The House and Senate on Tuesday approved a bill that averted massive tax increases and spending cuts that threatened to throw the U.S. economy into recession.

President Barack Obama said he intends to sign the bill into law in the coming days.

Bentley predicted prior to the vote that the nation was likely to go over the cliff, and that the failure to strike a deal would cost Alabama up to 24,000 jobs.

All six of Alabama's Republican representatives in Washington voted against the bill. The lone Democrat - Rep. Terri Sewell of Birmingham - voted in its favor.

Alabama's two Republican U.S. senators were split on the proposal, with Richard Shelby voting against it and Jeff Sessions voting in its favor.

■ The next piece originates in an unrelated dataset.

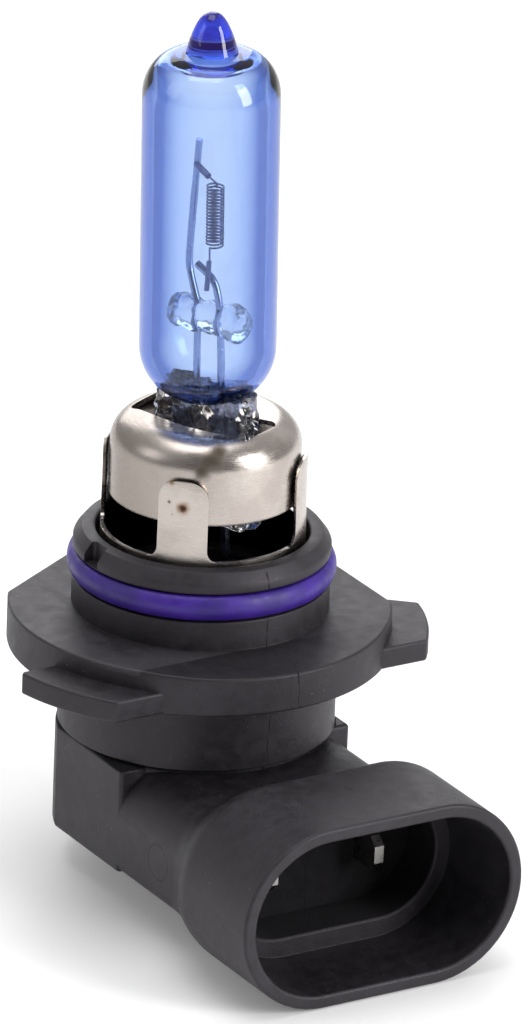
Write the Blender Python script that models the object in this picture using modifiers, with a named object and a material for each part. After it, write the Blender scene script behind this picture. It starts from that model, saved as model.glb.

Mark Kennedy, the chairman of the Alabama Democratic Party, said the bill will protect Alabama working families from paying more in taxes, and blasted Republican lawmakers for voting against it.

"It is an absolute disgrace that Alabama's far-right members of Congress brought our country to the very brink of another financial crisis for political purposes and then had the nerve to not only vote against hardworking families and small businesses but also to vote for a pay raise for themselves," Kennedy said.

The bill as approved Tuesday actually postpones a pay raise for members of Congress.

President Barack Obama last week signed an executive order that would provide members of Congress and federal workers a pay increase in the early part of this year. The order called for salaries for rank-and-file senators and representatives to rise from $174,000 a year to $174,900 a year.

The fiscal cliff legislation included a provision barring any cost of living increase for members of Congress, at least through September, the end of the fiscal year.